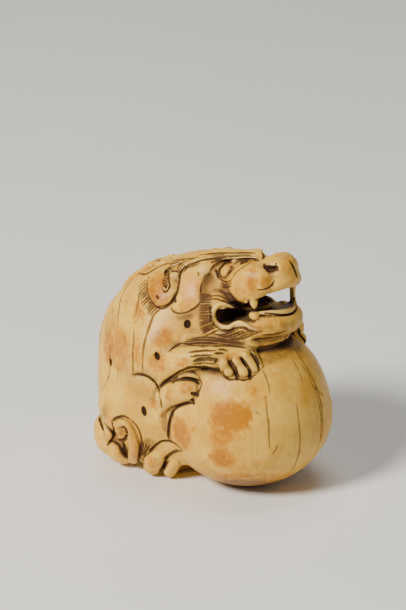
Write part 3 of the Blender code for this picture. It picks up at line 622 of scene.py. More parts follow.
    # fur over the hind foot
    hair(between([(140.6, 441), (140.4, 448), (138.4, 456)], [(150, 445), (147.4, 450), (144.2, 456)], 4), 0.13)
    hair([[(144, 457), (149, 452.4), (155, 446), (161, 441.8), (167, 440.8), (173, 442.4), (178.4, 446.4), (183, 450.6)]], 0.2)
    hair([[(182, 450.8), (176, 451.6), (170, 455), (165.6, 459.6), (163.8, 466), (162.6, 473)]], 0.2)
    hair([[(177.4, 449.4), (171.4, 452.6), (166, 456.6), (163.6, 459)]], 0.13)
    # tail
    hair([[(120.6, 427.6), (124, 427.8), (126.2, 431.6), (126.4, 436.4), (123.6, 440), (118.6, 440)]], 0.28, 0.0, "near")
    hair([[(130.6, 419.6), (136.6, 426), (140.6, 435), (142.2, 446), (142.4, 456)], [(112, 421), (117, 417.6), (124, 416.4), (130.6, 419.6)]], 0.16, 0.02, "near")
    hair([[(111.6, 421), (113.6, 428), (114.4, 433), (112, 439), (107.6, 445.6)]], 0.22, 0.0, "near")
    hair([[(122.6, 440), (124.4, 446), (126, 453), (128, 458.6)]], 0.26, 0.0, "near")
    hair([[(98.6, 416.6), (100.8, 423), (103.8, 430.6)]], 0.26, 0.0, "near")
    back = (-90.0, 0.0)
    for x, y, h in ((-8.2, -6.6, 4.4), (-3.2, -6.8, 5.0), (3.2, -6.8, 4.6), (0.0, -7.4, 6.4), (0.7, -6.8, 6.0), (-0.7, -6.4, 7.2)):
        hair([[(x - 0.1, y - 1.6), (x + 0.15, y + h * 0.4), (x * 0.9, y + h)]], 0.16, 0.02, "near", back)
    for x in (-2.3, -1.7, -0.4, 0.4, 1.7, 2.3):
        hair([[(x * 0.7, 20.6), (x, 18.4), (x * 0.92, 15.6), (x * 0.7, 13.6)]], 0.14, 0.02, "near", back)
    for x in np.linspace(-6.4, 6.4, 15):
        hair([[(x * 0.9, 15.4 - 0.12 * x * x), (x, 13.6 - 0.13 * x * x), (x * 1.1, 12.2 - 0.14 * x * x)]], 0.14, 0.02, "near", back)

    def crack(places, width=0.085, side="near", view=None):
        hair([places], width * 1.3, 0.02, side, view, "crack")

    crack([(131, 281), (125, 290), (121, 298), (119.4, 305), (118.4, 315), (117.6, 327)], 0.1)
    crack([(144.4, 288), (139.6, 293), (138.4, 300), (137, 308), (135.4, 317)], 0.1)
    crack([(134, 327), (133.4, 340), (132.6, 352), (132.9, 365), (133, 374)], 0.12)
    crack([(155, 313.6), (151.6, 320), (149.8, 326), (147, 333), (144, 345), (142.8, 356), (142.4, 373)], 0.11)
    crack([(113, 318), (111, 328), (108, 337)], 0.06)
    crack([(124.6, 334), (125.2, 342)], 0.06)
    crack([(117.4, 364), (118, 374), (118, 384)], 0.06)
    crack([(261.6, 368), (266.6, 378), (269, 386), (270, 394)], 0.09)
    crack([(265.4, 396), (267.2, 410), (268.8, 425), (269.6, 448)], 0.1)
    crack([(291, 357), (298, 369), (303, 383)], 0.05)
    crack([(295, 350), (304, 363), (312, 377), (317.6, 390), (321, 403), (322.4, 416), (322.4, 430), (320.6, 442)], 0.1)
    crack([(296.6, 404), (299, 420), (300.2, 438), (299, 452), (295.4, 464), (290.6, 472)], 0.1)
    crack([(278, 445), (276, 449.6), (272, 454.6)], 0.085)
    crack([(256, 411.6), (260, 414.6)], 0.06)
    # others of the same kind where the drawing doesn't reach
    for places in (
        [(-9.6, 12), (-9.2, 5), (-9.4, -1)], [(-6.0, 14), (-6.4, 7.4), (-5.8, 2.6)], [(-3.0, 9.4), (-3.3, 4)],
        [(2.6, 10.6), (2.9, 5.4), (2.2, 1.4)], [(6.2, 13), (6.6, 7), (6.3, 0.6)], [(9.4, 9), (9.7, 3.4), (9.2, -3)],
    ):
        crack(places, 0.09, "near", back)
    for places in ([(6, 8), (7, 2), (6.4, -5)], [(-1.6, 5), (-2.4, -2), (-1.8, -8)], [(2.6, 3.6), (3.2, -3.6)]):
        crack(places, 0.085, "near", (100.0, 0.0))
    for places in ([(-5, 12), (-5.4, 6), (-5, 1)], [(-12, 10), (-12.6, 3)]):
        crack(places, 0.09, "near", (180.0, 0.0))
    return out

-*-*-

▸ **Directive**
Copy down the whole of the data above, matching it exactly.

▸ **Worked answer**
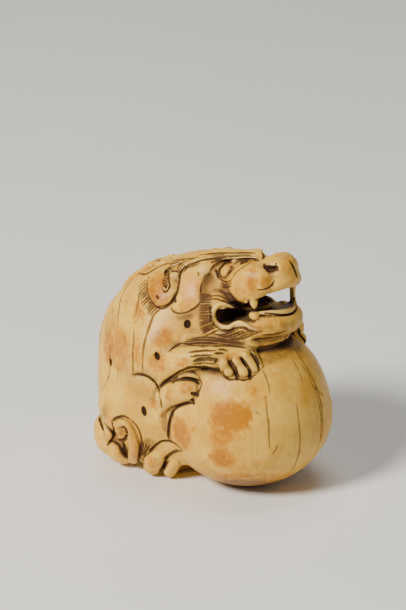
Write part 3 of the Blender code for this picture. It picks up at line 622 of scene.py. More parts follow.
    # fur over the hind foot
    hair(between([(140.6, 441), (140.4, 448), (138.4, 456)], [(150, 445), (147.4, 450), (144.2, 456)], 4), 0.13)
    hair([[(144, 457), (149, 452.4), (155, 446), (161, 441.8), (167, 440.8), (173, 442.4), (178.4, 446.4), (183, 450.6)]], 0.2)
    hair([[(182, 450.8), (176, 451.6), (170, 455), (165.6, 459.6), (163.8, 466), (162.6, 473)]], 0.2)
    hair([[(177.4, 449.4), (171.4, 452.6), (166, 456.6), (163.6, 459)]], 0.13)
    # tail
    hair([[(120.6, 427.6), (124, 427.8), (126.2, 431.6), (126.4, 436.4), (123.6, 440), (118.6, 440)]], 0.28, 0.0, "near")
    hair([[(130.6, 419.6), (136.6, 426), (140.6, 435), (142.2, 446), (142.4, 456)], [(112, 421), (117, 417.6), (124, 416.4), (130.6, 419.6)]], 0.16, 0.02, "near")
    hair([[(111.6, 421), (113.6, 428), (114.4, 433), (112, 439), (107.6, 445.6)]], 0.22, 0.0, "near")
    hair([[(122.6, 440), (124.4, 446), (126, 453), (128, 458.6)]], 0.26, 0.0, "near")
    hair([[(98.6, 416.6), (100.8, 423), (103.8, 430.6)]], 0.26, 0.0, "near")
    back = (-90.0, 0.0)
    for x, y, h in ((-8.2, -6.6, 4.4), (-3.2, -6.8, 5.0), (3.2, -6.8, 4.6), (0.0, -7.4, 6.4), (0.7, -6.8, 6.0), (-0.7, -6.4, 7.2)):
        hair([[(x - 0.1, y - 1.6), (x + 0.15, y + h * 0.4), (x * 0.9, y + h)]], 0.16, 0.02, "near", back)
    for x in (-2.3, -1.7, -0.4, 0.4, 1.7, 2.3):
        hair([[(x * 0.7, 20.6), (x, 18.4), (x * 0.92, 15.6), (x * 0.7, 13.6)]], 0.14, 0.02, "near", back)
    for x in np.linspace(-6.4, 6.4, 15):
        hair([[(x * 0.9, 15.4 - 0.12 * x * x), (x, 13.6 - 0.13 * x * x), (x * 1.1, 12.2 - 0.14 * x * x)]], 0.14, 0.02, "near", back)

    def crack(places, width=0.085, side="near", view=None):
        hair([places], width * 1.3, 0.02, side, view, "crack")

    crack([(131, 281), (125, 290), (121, 298), (119.4, 305), (118.4, 315), (117.6, 327)], 0.1)
    crack([(144.4, 288), (139.6, 293), (138.4, 300), (137, 308), (135.4, 317)], 0.1)
    crack([(134, 327), (133.4, 340), (132.6, 352), (132.9, 365), (133, 374)], 0.12)
    crack([(155, 313.6), (151.6, 320), (149.8, 326), (147, 333), (144, 345), (142.8, 356), (142.4, 373)], 0.11)
    crack([(113, 318), (111, 328), (108, 337)], 0.06)
    crack([(124.6, 334), (125.2, 342)], 0.06)
    crack([(117.4, 364), (118, 374), (118, 384)], 0.06)
    crack([(261.6, 368), (266.6, 378), (269, 386), (270, 394)], 0.09)
    crack([(265.4, 396), (267.2, 410), (268.8, 425), (269.6, 448)], 0.1)
    crack([(291, 357), (298, 369), (303, 383)], 0.05)
    crack([(295, 350), (304, 363), (312, 377), (317.6, 390), (321, 403), (322.4, 416), (322.4, 430), (320.6, 442)], 0.1)
    crack([(296.6, 404), (299, 420), (300.2, 438), (299, 452), (295.4, 464), (290.6, 472)], 0.1)
    crack([(278, 445), (276, 449.6), (272, 454.6)], 0.085)
    crack([(256, 411.6), (260, 414.6)], 0.06)
    # others of the same kind where the drawing doesn't reach
    for places in (
        [(-9.6, 12), (-9.2, 5), (-9.4, -1)], [(-6.0, 14), (-6.4, 7.4), (-5.8, 2.6)], [(-3.0, 9.4), (-3.3, 4)],
        [(2.6, 10.6), (2.9, 5.4), (2.2, 1.4)], [(6.2, 13), (6.6, 7), (6.3, 0.6)], [(9.4, 9), (9.7, 3.4), (9.2, -3)],
    ):
        crack(places, 0.09, "near", back)
    for places in ([(6, 8), (7, 2), (6.4, -5)], [(-1.6, 5), (-2.4, -2), (-1.8, -8)], [(2.6, 3.6), (3.2, -3.6)]):
        crack(places, 0.085, "near", (100.0, 0.0))
    for places in ([(-5, 12), (-5.4, 6), (-5, 1)], [(-12, 10), (-12.6, 3)]):
        crack(places, 0.09, "near", (180.0, 0.0))
    return out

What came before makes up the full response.